One month ago, you came in to the world. It was an unceremonious arrival, yanked from the warmth of my belly in to this big wide world, but we were so glad to finally meet you. The last month has been the hardest, but simultaneously most rewarding of our lives. You’ve changed so much already, and I want to record it all, so I don’t forget.



You always were a wriggler, even when you were inside me, and that hasn’t changed since you were born. You’re surprisingly strong – able to hold your head up really well, and even try to move yourself from your daddy to me when you want milk. Which you do – a lot! You’re a hungry boy and seem to love your milk. You’ve grown so much in a month, so we must be doing something right. In the second half of your first month you developed the habit of spitting up your milk when you’d gulped in too fast. You can certainly be a messy boy, but at times you also have impeccable aim… straight down the inside of mummy’s top!

At least you save aiming your poo for daddy. I never knew that newborns can project their poo across the room. Your daddy didn’t either, until he was covered in it!

You have a very good set of lungs and like to show them off, especially at around half past midnight. But you make lots of other noises too. Lots of baby snuffles and grunts when you sleep and lots of little baby sneezes. You also get lots of hiccps, as you did before you were born. You look so sad as your little body jerks up and down with squeaky little pops. You’re a very noisy eater too. Besides the slurps and gulps and swallows, you sound like a squeaky wheel. The midwife, health visitor and breastfeeding counsellor have all laughed at your noisy feeds and if they don’t quieten down soon, we might have to oil you! Your final noisy offerings make your dad proud. You can fart for England and there is often no mistaking when you’ve just filled your nappy, from the tell tale eruption noises.
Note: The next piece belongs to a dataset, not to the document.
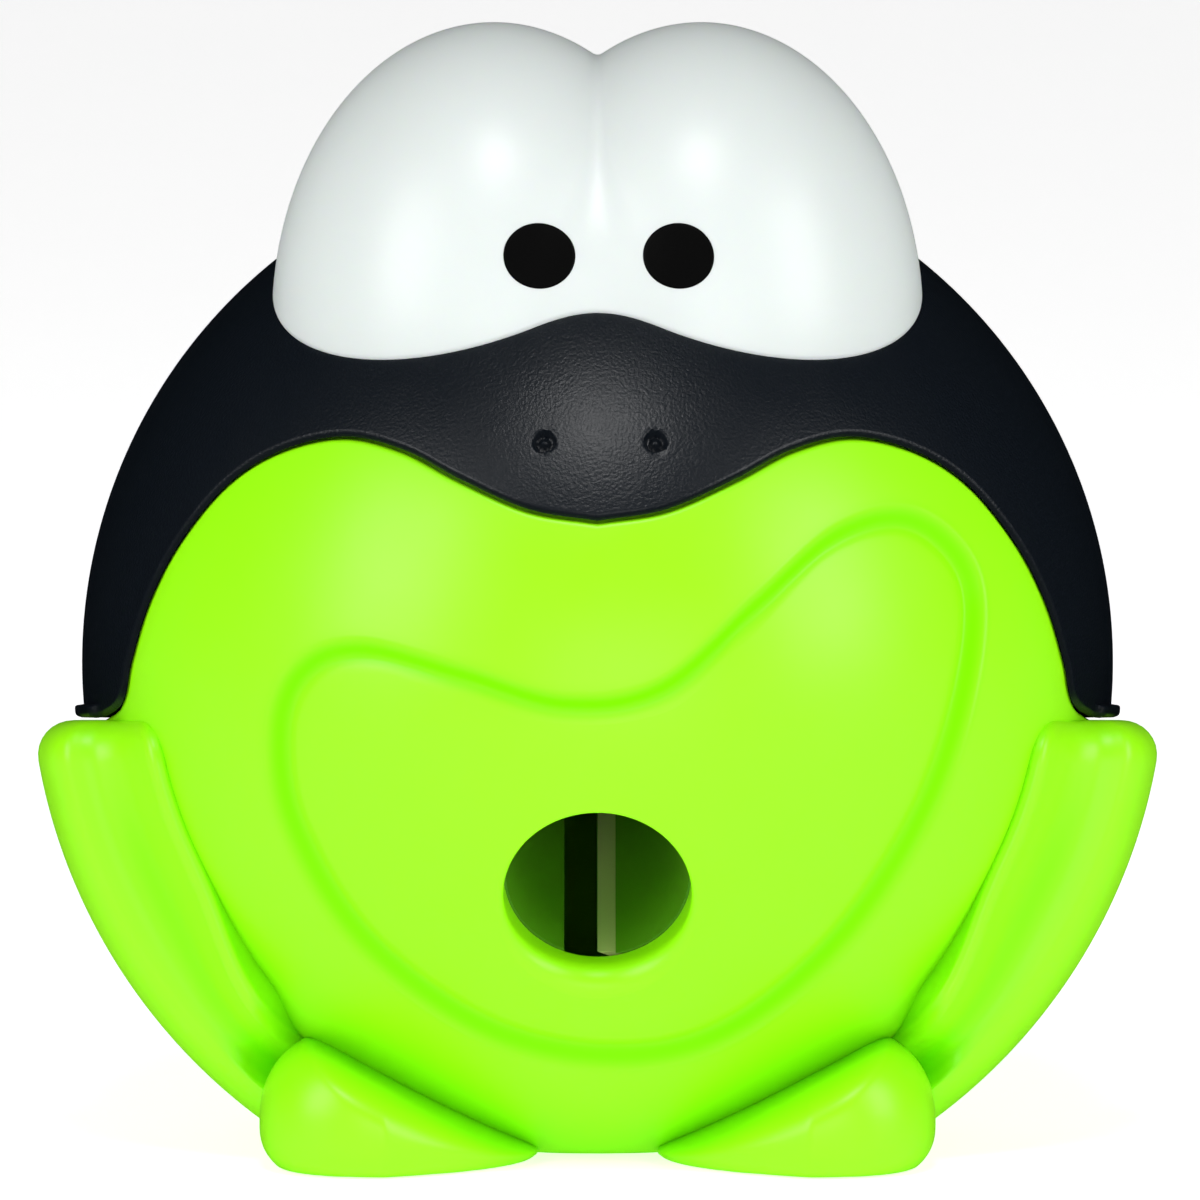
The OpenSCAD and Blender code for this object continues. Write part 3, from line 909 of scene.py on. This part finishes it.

You love getting out and about mister. When we put you in the pram you often scream, but as soon as we get outside and get moving, you quieten right down. You’re too nosy to tolerate the hood of your pram being up though, and you’re much calmer if you can see the world going by. Of course, you’re still too small for your snowsuit – your feet don’t reach in to the legs – but we just zip you in to it like a giant, cosy sleeping bag and you look so snug. Mummy and Daddy are jealous. You also seem to like riding in the car, and you’ve even had your very first bus and train rides already.


You behave well in public too. We’ve taken you to Starbucks several times and you’re always as good as gold, either sleeping soundly, or looking around, quiet and contented. You even feed well in public – nice and quick and tidy. You save the mess and histrionics for at home! Likewise with your nappy changes, fortunately! In fact you seem to prefer having an audience. On your first big trip out to Bluewater at 8 days old you refused to feed in the private feeding room. But just 10 minutes later, when mummy had sat down to eat her lunch, you wanted some too! All this good behaviour in public leads to people thinking you’re an angel. I tell them appearances can be deceptive!

You’ve had your very first photo shoot too. I’m sure the resulting images will show that angelic side, but behind the scenes we had to work very hard to encourage you to co-operate. Sometimes the only thing that will calm you besides milk is sucking on our fingers, so we had to keep letting you suck, then leaping out of the way to capture the shot!

Luckily for us, you do seem to like your sleep. You nap happily in your moses basket during the day, and give us long stretches of sleep most nights. You do like to stay up late though and I’m not sure you’ve really worked out the difference between night and day. For the record, 2am is not an acceptable bed time!

You’re so much more alert already, and you’re beginning to lose your scrunched up newborn look as you stretch out in to all the space around you. You seem to have found your hands and like to grab tightly on to anything within reach, including mummy’s necklaces. But the way you hold my finger sometimes as you feed melts my heart. You’ve just discovered how to suck your own fingers, which were hoping means you won’t need to borrow our quite so often.

You’ve already changed so much in a month. But Mummy and Daddy have changed a lot too. We’re a bit calmer, and much, much more confidentnow than we were those tentative first few days. We still don’t really know what we’re doing, and frequently think we’re not doing very well, but I hope you’ll forgive us, baby boy, becuase we love you very, very much. You’re the biggest achievement of our lives. By far.